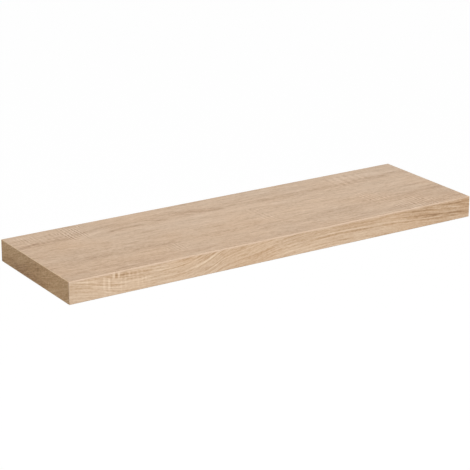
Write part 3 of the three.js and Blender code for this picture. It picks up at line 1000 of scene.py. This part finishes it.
def thread_tree():
    """The coarse thread on both lock screws: a sharp ridge that runs out at each end."""
    tree, size = new_tree("screw_threads", apart=2 * ROD_AT * MM, back=SCREW_BACK * MM,
                          low=SHANK_START * MM, length=THREAD_LENGTH * MM, pitch=THREAD_PITCH * MM,
                          core=THREAD_CORE * MM, ridge=THREAD_RIDGE * MM)
    turns = calc(tree, "DIVIDE", size["length"], size["pitch"])
    spiral = add(tree, "GeometryNodeCurveSpiral",
                 {"Resolution": POINTS_A_TURN, "Rotations": turns, "Start Radius": size["core"],
                  "End Radius": size["core"], "Height": size["length"]})
    spiral = add(tree, "GeometryNodeSetCurveNormal", {"Curve": spiral}, mode="Z_UP")
    factor = add(tree, "GeometryNodeSplineParameter").node.outputs["Factor"]
    run_in = spread(tree, factor, 0.0, THREAD_FADE, THREAD_FADED, 1.0)
    run_out = spread(tree, factor, 1.0 - THREAD_FADE, 1.0, 1.0, THREAD_FADED)
    height = calc(tree, "MINIMUM", run_in, run_out)
    section = add(tree, "GeometryNodeCurvePrimitiveCircle",
                  {"Resolution": THREAD_SIDES, "Radius": size["ridge"]})
    outward = turn_about(tree, (0, 0, 1), math.pi)
    section = add(tree, "GeometryNodeTransform", {"Geometry": section, "Rotation": outward})
    ridge = add(tree, "GeometryNodeCurveToMesh",
                {"Curve": spiral, "Profile Curve": section, "Scale": height, "Fill Caps": True})
    close_tree(tree, one_each_side(tree, ridge, size, Y=size["back"], Z=size["low"]), False)
    return tree


def recess_cutter(name, placing):
    """The space of a cross recess: a plus in section, tapered to its floor, to cut a screw's head with."""
    shape = bmesh.new()
    levels = []
    for depth, length, width in RECESS_LEVELS:
        quarter = [Vector((x, y, HEAD_FACE + depth))
                   for x, y in ((length, -width), (length, width), (width, width))]
        turns = [Matrix.Rotation(i * math.pi / 2, 3, "Z") for i in range(4)]
        levels.append([shape.verts.new(turn @ corner) for turn in turns for corner in quarter])
    low, high = levels
    for i in range(len(low)):
        shape.faces.new((low[i - 1], low[i], high[i], high[i - 1]))
    shape.faces.new(low)
    shape.faces.new(high)
    mesh = to_mesh(name, shape, placing @ Matrix.Rotation(math.pi / 4, 4, "Z"))
    return new_piece(name, mesh, [FINISH["screw"]])


def make_screws():
    """The two countersunk lock screws, with a cross recess in the head and a coarse thread."""
    profile = [
        (0, HEAD_FACE), (HEAD_RADIUS - HEAD_EASE, HEAD_FACE), (HEAD_RADIUS, HEAD_FACE + HEAD_EASE),
        (HEAD_RADIUS, CONE_START), (NECK_RADIUS, CONE_END), (THREAD_CORE, SHANK_START),
        (THREAD_CORE, SCREW_TIP - TIP_TAPER), (THREAD_CORE - TIP_TAPER, SCREW_TIP), (0, SCREW_TIP),
    ]
    for side, sign in SIDES:
        placing = Matrix.Translation((sign * ROD_AT * MM, SCREW_BACK * MM, 0))
        screw = turned(f"{side}_screw", profile, placing, FINISH["screw"])
        cutter = recess_cutter(f"{side}_recess", placing)
        recess = screw.modifiers.new("recess", "BOOLEAN")
        recess.object = cutter
        recess.solver = "EXACT"
        make_plain(screw)
        bpy.data.objects.remove(cutter)
        seat(screw, "board", "zinc_steel", f"{side}_lock_screw")
    grown("screw_threads", thread_tree(), "board", "zinc_steel", finish=FINISH["screw"])


def make_camera():
    """A camera that sees the shelf as the photograph does."""
    data = bpy.data.cameras.new("camera")
    data.lens = CAMERA_LENS_MM
    data.sensor_width = SENSOR_MM
    data.clip_end = CAMERA_REACH
    camera = bpy.data.objects.new("camera", data)
    bpy.context.scene.collection.objects.link(camera)
    turn = (CAMERA_AIM - CAMERA_PLACE).to_track_quat("-Z", "Y").to_matrix().to_4x4()
    camera.matrix_world = Matrix.Translation(CAMERA_PLACE) @ turn @ Matrix.Rotation(CAMERA_ROLL, 4, "Z")
    bpy.context.scene.camera = camera


def make_key_light():
    """A wide soft box in front of the shelf and above it."""
    data = bpy.data.lights.new("key_light", "AREA")
    data.energy = KEY_WATTS
    data.shape = "SQUARE"
    data.size = KEY_SIZE
    lamp = bpy.data.objects.new("key_light", data)
    bpy.context.scene.collection.objects.link(lamp)
    lamp.location = (cad_low + cad_high) / 2 + KEY_FROM.normalized() * KEY_DISTANCE
    lamp.rotation_euler = KEY_FROM.to_track_quat("Z", "Y").to_euler()


def seen_directly(tree):
    """1 for rays from the camera, from a reflection or through clear material, and 0 for light."""
    paths = add(tree, "ShaderNodeLightPath").node.outputs
    seen = calc(tree, "MAXIMUM", paths["Is Camera Ray"], paths["Is Glossy Ray"])
    return calc(tree, "MAXIMUM", seen, paths["Is Transmission Ray"])


def make_floor():
    """A pale floor well below the shelf. It shows as white, but for the shelf's shadow, and from below
    it isn't there."""
    mesh = bpy.data.meshes.new("floor")
    corners = [(x * FLOOR_REACH, y * FLOOR_REACH, -FLOOR_BELOW)
               for x, y in ((-1, -1), (1, -1), (1, 1), (-1, 1))]
    mesh.from_pydata(corners, [], [(0, 1, 2, 3)])
    material = bpy.data.materials.new("pale_floor")
    tree = emptied(material)
    seen = seen_directly(tree)
    plain = add(tree, "ShaderNodeBsdfDiffuse", {"Color": (FLOOR_TONE, FLOOR_TONE, FLOOR_TONE, 1)})
    pale = add(tree, "ShaderNodeBsdfDiffuse", {"Color": WHITE})
    glow = add(tree, "ShaderNodeEmission", {"Color": WHITE, "Strength": FLOOR_GLOW})
    white = add(tree, MIX_SHADER, {0: FLOOR_GLOW_SHARE, 1: pale, 2: glow})
    above = add(tree, MIX_SHADER, {0: seen, 1: plain, 2: white})
    behind = add(tree, "ShaderNodeNewGeometry").node.outputs["Backfacing"]
    clear = add(tree, "ShaderNodeBsdfTransparent")
    surface = add(tree, MIX_SHADER, {0: behind, 1: above, 2: clear})
    add(tree, "ShaderNodeOutputMaterial", {"Surface": surface})
    floor = new_piece("floor", mesh, [material])


def make_world():
    """Even light from all round. The camera and reflections see it as white."""
    world = bpy.data.worlds.new("studio")
    bpy.context.scene.world = world
    tree = emptied(world)
    strength = spread(tree, seen_directly(tree), 0.0, 1.0, AMBIENT, 1.0)
    light = add(tree, "ShaderNodeBackground", {"Color": WHITE, "Strength": strength})
    add(tree, "ShaderNodeOutputWorld", {"Surface": light})


make_camera()
make_floor()
make_world()
make_key_light()
dress_board()
dress_frame()
fill_bays()
make_bracket()
make_screws()

bpy.context.scene.view_settings.view_transform = "Standard"
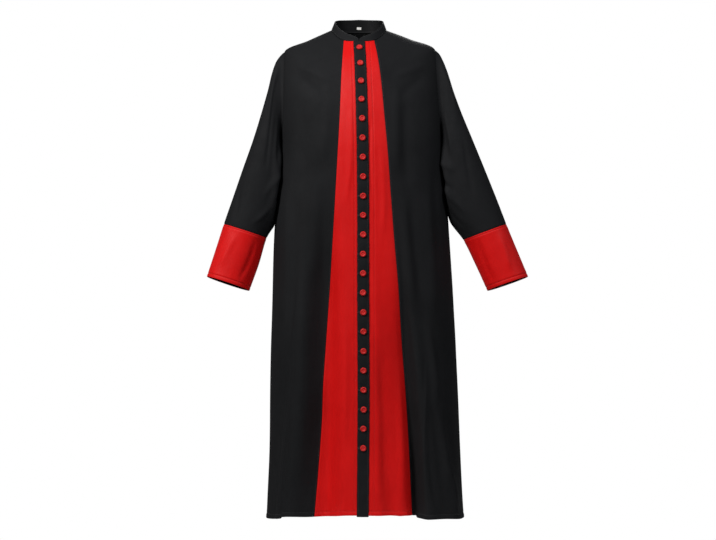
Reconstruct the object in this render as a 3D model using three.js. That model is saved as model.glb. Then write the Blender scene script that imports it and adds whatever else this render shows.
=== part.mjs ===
// A pulpit robe, hollow, as it hangs on a wearer's shoulders: black side fronts and back, two red front
// gores, a black placket with covered buttons, a band collar, set-in sleeves and deep red cuffs.
// Millimetres, +Z up. The wearer faces -Y, so the wearer's left is +X. The origin is in the middle of
// the neck, level with the inner ends of the shoulder seams.
import * as THREE from "three";

// ---- Driving sizes ----
const CLOTH = 2; // wall of the robe's cloth
const COLLAR_CLOTH = 2.6; // two layers with an interlining
const PLACKET = { width: 32, cloth: 1.8, top: 1.5, drop: 3.5 }; // drop: how far it hangs below the gores
const SEAM_GAP = 0.3; // between neighbouring pieces
const BUTTONS = { count: 22, first: 25.6, pitch: 54.2, radius: 8.8, height: 5, stand: 0.5 };
const LABEL = { cloth: 0.8, half: 0.014, top: 0.56, bottom: 0.74 }; // shares of the collar's length and height
const BLACK = { color: 0x1b1c1e, roughness: 0.85, metalness: 0 };
const RED = { color: 0xc01c1e, roughness: 0.7, metalness: 0 };
const WHITE = { color: 0xf2f2f0, roughness: 0.8, metalness: 0 };

// ---- The body: one row for each ring from the neck seam to the hem ----
// down: distance below the neck seam. middle: the ring's centre in X. half: half width. front, back:
// depth before and behind the shoulder line. sideZ, frontZ, backZ: height at the sides, centre front
// and centre back. square: 2 is an ellipse, more is squarer. placket: X of the placket's middle.
// gore: from there to each red gore's outer seam. tilt: how far the left side is raised. level: above 0,
// more of the front is as low as its middle.
const RINGS = [
  ["down", "middle", "half", "front", "back", "sideZ", "frontZ", "backZ", "square", "placket", "gore", "tilt", "level"],
[0, 0, 80, 74, 62, 1, -42, 3, 2, 0.5, 44, 0, 0.96],
  [75, 1, 148, 109, 86, -27, -99, -38, 1.85, 3.5, 50, 2, 0.24],
  [150, 2, 219, 132, 103, -58.5, -165, -97, 1.6, 6, 56, 3, 0],
  [245, 5, 236, 146, 118, -183, -254, -206, 1.85, 8.5, 62, 1, 0],
  [345, 8, 234, 151, 125, -325, -350, -336, 2.15, 10.5, 69, 0, 0],
  [560, 8, 251, 149, 127, -555, -563, -557, 2.35, 12, 82, 0, 0],
  [785, 12, 262, 150, 134, -781, -785, -783, 2.4, 12, 98, 0, 0],
  [1015, 13.5, 270, 151, 147, -1013, -1012, -1013, 2.4, 13, 113.5, 0, 0],
  [1245, 16, 276, 151, 162, -1251, -1239, -1247, 2.4, 10, 129, 0, 0],
  [1395, 16, 282, 150, 173, -1409, -1380, -1398, 2.4, 8.5, 138, 0, 0],
];
const SHOULDER = 150; // the ring through the shoulder points
const UNDERARM = 345; // the ring through the underarm points
const HEM = 1395;
const ARMHOLE_DEGREES = { front: 20, back: 17 }; // how far the armhole cuts into the front and the back

// ---- Folds: one row for each ridge and valley, from the placket round to the centre back ----
// hem, top: place round the half, where 0 is the placket, 1 the gore's seam, 2 the side seam and 3 the
// centre back. from: ring where the fold starts. rise: how far it stands out at the hem.
const FOLDS = {
  left: [
    ["hem", "top", "from", "rise"],
    [0, 0, 700, 0],
    [0.3, 0.3, 760, 3],
    [0.54, 0.54, 600, -7],
    [0.84, 0.84, 700, 4],
    [1, 1, 420, -9],
    [1.055, 1.04, 480, -15],
    [1.17, 1.11, 560, 24],
    [1.36, 1.22, 640, 15],
    [1.52, 1.3, 640, 21],
    [1.78, 1.7, 700, 7],
    [2, 2, 700, 4],
    [2.18, 2.22, 480, -8],
    [2.37, 2.4, 420, 15],
    [2.55, 2.56, 380, -10],
    [2.73, 2.72, 300, 13],
    [2.88, 2.87, 300, -9],
    [3, 3, 300, 2],
  ],
  right: [
    ["hem", "top", "from", "rise"],
    [0, 0, 700, 0],
    [0.3, 0.3, 700, -2],
    [0.55, 0.55, 700, 4],
    [0.84, 0.84, 640, -3],
    [1, 1, 420, -3],
    [1.12, 1.1, 420, -7],
    [1.31, 1.29, 500, 6],
    [1.4, 1.345, 500, 0],
    [1.47, 1.39, 480, 15],
    [1.72, 1.68, 500, 5],
    [2, 2, 700, 0],
    [2.2, 2.22, 460, 11],
    [2.39, 2.38, 420, -9],
    [2.58, 2.57, 320, 16],
    [2.76, 2.74, 300, -11],
    [2.9, 2.89, 300, 8],
    [3, 3, 300, 2],
  ],
};
const FOLD_GROWTH = 1.3; // above 1, a fold opens faster towards the hem

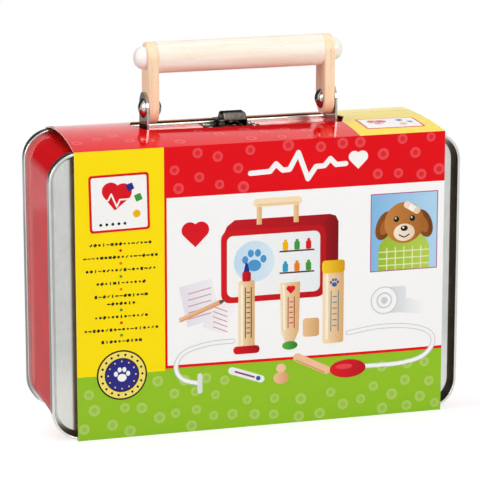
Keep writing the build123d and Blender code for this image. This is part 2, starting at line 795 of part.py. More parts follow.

───

Within the listing above, find every line containing the string "that" and return it.

The output →
    """The coarse thread on both lock screws: a sharp ridge that runs out at each end."""
    """A camera that sees the shelf as the photograph does."""
Reconstruct the object in this render as a 3D model using three.js. That model is saved as model.glb. Then write the Blender scene script that imports it and adds whatever else this render shows.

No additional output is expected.